Begin Source material
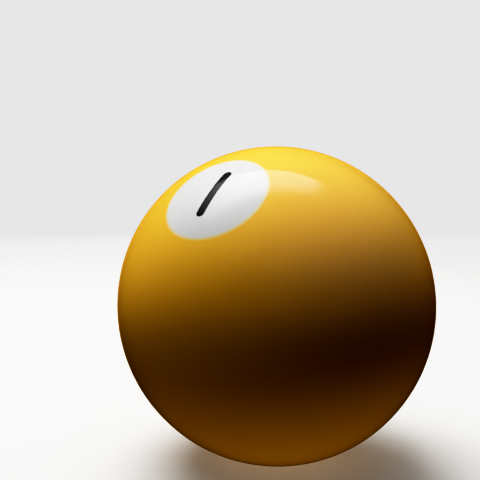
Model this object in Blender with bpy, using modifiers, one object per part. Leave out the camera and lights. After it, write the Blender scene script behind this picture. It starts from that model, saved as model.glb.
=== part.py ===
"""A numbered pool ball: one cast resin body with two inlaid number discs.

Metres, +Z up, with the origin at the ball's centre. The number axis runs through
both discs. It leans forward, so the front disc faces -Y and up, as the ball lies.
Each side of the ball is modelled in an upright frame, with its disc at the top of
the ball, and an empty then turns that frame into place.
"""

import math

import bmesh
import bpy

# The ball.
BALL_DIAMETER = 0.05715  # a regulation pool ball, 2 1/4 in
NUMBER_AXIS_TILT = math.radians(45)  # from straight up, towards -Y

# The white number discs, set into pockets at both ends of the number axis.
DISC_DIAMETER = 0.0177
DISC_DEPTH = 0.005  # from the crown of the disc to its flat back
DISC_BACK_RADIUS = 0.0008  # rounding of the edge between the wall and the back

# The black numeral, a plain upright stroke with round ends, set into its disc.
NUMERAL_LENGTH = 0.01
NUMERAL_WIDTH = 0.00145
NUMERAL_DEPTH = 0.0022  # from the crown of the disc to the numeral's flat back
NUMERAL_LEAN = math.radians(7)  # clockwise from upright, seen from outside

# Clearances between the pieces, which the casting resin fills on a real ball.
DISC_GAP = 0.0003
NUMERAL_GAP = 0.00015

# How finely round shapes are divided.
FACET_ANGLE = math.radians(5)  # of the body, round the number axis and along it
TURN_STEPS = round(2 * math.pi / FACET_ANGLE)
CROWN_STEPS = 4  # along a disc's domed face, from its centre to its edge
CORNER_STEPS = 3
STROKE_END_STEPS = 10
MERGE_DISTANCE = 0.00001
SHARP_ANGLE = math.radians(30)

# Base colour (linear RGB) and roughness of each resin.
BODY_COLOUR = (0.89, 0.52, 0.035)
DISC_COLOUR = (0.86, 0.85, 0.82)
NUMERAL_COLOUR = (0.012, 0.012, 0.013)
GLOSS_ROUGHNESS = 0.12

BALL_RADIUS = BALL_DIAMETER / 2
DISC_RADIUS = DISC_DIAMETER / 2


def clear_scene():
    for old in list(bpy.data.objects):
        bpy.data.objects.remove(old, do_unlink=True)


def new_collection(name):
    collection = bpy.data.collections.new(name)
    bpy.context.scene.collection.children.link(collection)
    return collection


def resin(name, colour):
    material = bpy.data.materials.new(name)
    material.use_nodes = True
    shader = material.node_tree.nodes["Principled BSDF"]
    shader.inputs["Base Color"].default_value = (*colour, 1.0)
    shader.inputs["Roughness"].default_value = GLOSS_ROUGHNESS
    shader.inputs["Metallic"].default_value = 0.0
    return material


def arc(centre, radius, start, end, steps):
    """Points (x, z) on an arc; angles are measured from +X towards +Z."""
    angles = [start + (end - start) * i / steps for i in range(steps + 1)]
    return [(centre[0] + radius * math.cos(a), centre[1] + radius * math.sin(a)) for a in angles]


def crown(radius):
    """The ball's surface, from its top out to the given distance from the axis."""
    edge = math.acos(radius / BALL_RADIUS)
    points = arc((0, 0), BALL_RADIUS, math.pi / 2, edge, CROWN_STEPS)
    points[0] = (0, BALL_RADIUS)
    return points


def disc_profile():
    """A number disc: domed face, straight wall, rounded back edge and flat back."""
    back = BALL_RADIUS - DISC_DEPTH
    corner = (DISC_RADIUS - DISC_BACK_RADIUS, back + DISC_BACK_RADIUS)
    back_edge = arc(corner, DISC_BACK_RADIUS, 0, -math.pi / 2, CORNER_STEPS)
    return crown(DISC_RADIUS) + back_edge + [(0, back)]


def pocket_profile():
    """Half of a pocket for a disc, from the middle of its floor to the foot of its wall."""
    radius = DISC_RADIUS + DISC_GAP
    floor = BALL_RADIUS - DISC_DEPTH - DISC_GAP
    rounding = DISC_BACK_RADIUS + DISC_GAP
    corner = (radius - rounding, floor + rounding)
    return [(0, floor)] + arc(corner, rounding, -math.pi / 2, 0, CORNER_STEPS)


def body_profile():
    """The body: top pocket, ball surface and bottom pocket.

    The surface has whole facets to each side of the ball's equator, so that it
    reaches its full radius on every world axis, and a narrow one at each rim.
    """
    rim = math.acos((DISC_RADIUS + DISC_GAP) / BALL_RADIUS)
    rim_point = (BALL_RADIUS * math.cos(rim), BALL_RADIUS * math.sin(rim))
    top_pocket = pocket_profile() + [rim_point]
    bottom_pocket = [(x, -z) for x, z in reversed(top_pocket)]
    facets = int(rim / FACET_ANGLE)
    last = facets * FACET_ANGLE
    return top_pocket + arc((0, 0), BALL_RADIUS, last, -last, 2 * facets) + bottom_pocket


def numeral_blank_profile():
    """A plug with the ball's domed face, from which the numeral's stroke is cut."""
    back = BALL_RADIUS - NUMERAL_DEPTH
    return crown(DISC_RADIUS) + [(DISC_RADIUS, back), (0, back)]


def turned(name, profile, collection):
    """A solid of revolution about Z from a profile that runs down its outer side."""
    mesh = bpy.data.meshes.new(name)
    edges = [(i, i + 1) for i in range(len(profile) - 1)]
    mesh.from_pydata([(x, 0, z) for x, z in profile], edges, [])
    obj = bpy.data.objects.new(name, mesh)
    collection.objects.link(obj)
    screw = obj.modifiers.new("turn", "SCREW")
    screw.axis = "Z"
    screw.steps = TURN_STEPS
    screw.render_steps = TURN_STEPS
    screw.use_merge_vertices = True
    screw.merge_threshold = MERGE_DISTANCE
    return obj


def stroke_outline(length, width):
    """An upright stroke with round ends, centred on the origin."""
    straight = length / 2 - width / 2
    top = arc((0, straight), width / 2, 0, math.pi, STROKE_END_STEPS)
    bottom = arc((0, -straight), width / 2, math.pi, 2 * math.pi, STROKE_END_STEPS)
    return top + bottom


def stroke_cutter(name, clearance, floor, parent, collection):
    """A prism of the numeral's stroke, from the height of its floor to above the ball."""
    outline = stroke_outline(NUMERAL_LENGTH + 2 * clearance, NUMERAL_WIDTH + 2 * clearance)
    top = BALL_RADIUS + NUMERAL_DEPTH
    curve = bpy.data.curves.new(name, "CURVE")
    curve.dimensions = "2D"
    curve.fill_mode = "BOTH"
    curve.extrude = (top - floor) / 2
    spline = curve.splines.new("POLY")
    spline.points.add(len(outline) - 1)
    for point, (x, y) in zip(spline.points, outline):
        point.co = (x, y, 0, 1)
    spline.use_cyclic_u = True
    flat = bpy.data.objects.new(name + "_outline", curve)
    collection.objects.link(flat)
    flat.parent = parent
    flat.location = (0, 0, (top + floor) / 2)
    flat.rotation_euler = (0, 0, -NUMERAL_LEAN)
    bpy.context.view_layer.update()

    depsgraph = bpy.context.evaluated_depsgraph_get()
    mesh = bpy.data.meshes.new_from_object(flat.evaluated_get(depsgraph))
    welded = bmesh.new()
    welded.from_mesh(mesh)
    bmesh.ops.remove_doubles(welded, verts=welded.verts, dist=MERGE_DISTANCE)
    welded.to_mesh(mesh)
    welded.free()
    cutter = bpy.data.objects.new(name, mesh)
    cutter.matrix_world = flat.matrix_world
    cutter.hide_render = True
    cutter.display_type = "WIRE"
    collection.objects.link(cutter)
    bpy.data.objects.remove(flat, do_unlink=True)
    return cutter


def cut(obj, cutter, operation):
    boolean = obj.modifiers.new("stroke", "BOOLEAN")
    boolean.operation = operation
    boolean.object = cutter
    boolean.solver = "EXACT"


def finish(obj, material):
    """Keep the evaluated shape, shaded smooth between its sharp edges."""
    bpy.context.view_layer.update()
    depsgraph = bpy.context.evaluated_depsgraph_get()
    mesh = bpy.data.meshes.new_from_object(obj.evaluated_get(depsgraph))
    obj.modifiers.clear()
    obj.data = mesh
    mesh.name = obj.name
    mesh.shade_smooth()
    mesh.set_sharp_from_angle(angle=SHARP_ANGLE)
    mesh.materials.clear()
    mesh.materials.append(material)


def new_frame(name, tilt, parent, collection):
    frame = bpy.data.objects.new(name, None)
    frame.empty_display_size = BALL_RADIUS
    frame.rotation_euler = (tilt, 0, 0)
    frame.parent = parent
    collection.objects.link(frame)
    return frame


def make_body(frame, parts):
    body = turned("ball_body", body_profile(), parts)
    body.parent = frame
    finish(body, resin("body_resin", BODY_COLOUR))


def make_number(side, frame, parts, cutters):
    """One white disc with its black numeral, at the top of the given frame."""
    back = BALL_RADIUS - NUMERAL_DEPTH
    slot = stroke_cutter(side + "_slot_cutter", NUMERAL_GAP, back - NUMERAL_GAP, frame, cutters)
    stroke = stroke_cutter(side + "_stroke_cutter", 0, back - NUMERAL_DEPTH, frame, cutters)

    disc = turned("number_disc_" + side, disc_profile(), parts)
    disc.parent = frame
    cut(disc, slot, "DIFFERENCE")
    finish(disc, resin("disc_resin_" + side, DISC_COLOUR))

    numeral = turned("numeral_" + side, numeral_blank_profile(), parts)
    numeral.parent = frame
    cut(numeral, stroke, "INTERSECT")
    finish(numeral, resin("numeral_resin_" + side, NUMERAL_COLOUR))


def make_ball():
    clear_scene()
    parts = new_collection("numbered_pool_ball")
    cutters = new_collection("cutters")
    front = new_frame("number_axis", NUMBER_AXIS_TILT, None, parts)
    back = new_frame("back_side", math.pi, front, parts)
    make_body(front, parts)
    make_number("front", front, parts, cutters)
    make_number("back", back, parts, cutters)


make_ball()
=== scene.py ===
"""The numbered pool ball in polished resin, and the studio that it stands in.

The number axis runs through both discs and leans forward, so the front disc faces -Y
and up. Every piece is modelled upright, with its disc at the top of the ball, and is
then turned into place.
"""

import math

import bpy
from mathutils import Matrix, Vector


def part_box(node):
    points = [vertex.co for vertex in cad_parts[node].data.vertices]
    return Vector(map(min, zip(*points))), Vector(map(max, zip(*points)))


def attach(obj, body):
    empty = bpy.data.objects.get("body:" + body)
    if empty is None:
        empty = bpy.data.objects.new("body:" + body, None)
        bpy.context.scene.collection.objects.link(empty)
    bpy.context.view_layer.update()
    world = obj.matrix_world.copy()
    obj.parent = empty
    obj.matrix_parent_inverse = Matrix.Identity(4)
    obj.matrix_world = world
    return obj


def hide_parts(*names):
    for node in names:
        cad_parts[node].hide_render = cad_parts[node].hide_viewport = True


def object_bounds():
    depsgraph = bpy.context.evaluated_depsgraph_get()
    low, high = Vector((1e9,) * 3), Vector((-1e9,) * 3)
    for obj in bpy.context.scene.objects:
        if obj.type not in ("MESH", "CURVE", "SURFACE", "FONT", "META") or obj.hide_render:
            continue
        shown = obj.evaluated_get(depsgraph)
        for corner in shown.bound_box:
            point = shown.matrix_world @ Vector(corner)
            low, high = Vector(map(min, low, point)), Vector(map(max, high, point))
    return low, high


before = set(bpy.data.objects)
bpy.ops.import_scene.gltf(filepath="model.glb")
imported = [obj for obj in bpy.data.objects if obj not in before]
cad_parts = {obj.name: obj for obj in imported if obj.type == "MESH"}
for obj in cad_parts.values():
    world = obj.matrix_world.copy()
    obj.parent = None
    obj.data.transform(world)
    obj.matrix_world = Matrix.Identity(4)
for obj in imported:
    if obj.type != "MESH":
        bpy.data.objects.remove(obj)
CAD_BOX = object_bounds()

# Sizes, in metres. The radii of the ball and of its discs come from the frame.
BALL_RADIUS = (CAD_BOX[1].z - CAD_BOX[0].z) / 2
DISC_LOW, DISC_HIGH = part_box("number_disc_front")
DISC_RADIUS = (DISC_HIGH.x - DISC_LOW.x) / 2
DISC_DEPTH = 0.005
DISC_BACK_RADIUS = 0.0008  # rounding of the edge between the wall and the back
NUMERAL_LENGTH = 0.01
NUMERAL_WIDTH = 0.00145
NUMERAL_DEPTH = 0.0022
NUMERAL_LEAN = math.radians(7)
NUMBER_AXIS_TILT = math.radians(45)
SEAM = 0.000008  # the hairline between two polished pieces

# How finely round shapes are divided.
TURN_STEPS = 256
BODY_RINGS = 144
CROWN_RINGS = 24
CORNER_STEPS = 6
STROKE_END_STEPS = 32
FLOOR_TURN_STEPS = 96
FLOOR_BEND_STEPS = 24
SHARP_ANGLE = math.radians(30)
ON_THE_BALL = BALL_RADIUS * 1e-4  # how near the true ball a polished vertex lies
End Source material
- Work required -
Only the lines from the one with "side, numeral_blank_profile(), parts)" to the one with "points = [vertex.co" are wanted; extract them exactly, both ends included.

- Solution for this exercise -
    numeral = turned("numeral_" + side, numeral_blank_profile(), parts)
    numeral.parent = frame
    cut(numeral, stroke, "INTERSECT")
    finish(numeral, resin("numeral_resin_" + side, NUMERAL_COLOUR))


def make_ball():
    clear_scene()
    parts = new_collection("numbered_pool_ball")
    cutters = new_collection("cutters")
    front = new_frame("number_axis", NUMBER_AXIS_TILT, None, parts)
    back = new_frame("back_side", math.pi, front, parts)
    make_body(front, parts)
    make_number("front", front, parts, cutters)
    make_number("back", back, parts, cutters)


make_ball()
=== scene.py ===
"""The numbered pool ball in polished resin, and the studio that it stands in.

The number axis runs through both discs and leans forward, so the front disc faces -Y
and up. Every piece is modelled upright, with its disc at the top of the ball, and is
then turned into place.
"""

import math

import bpy
from mathutils import Matrix, Vector


def part_box(node):
    points = [vertex.co for vertex in cad_parts[node].data.vertices]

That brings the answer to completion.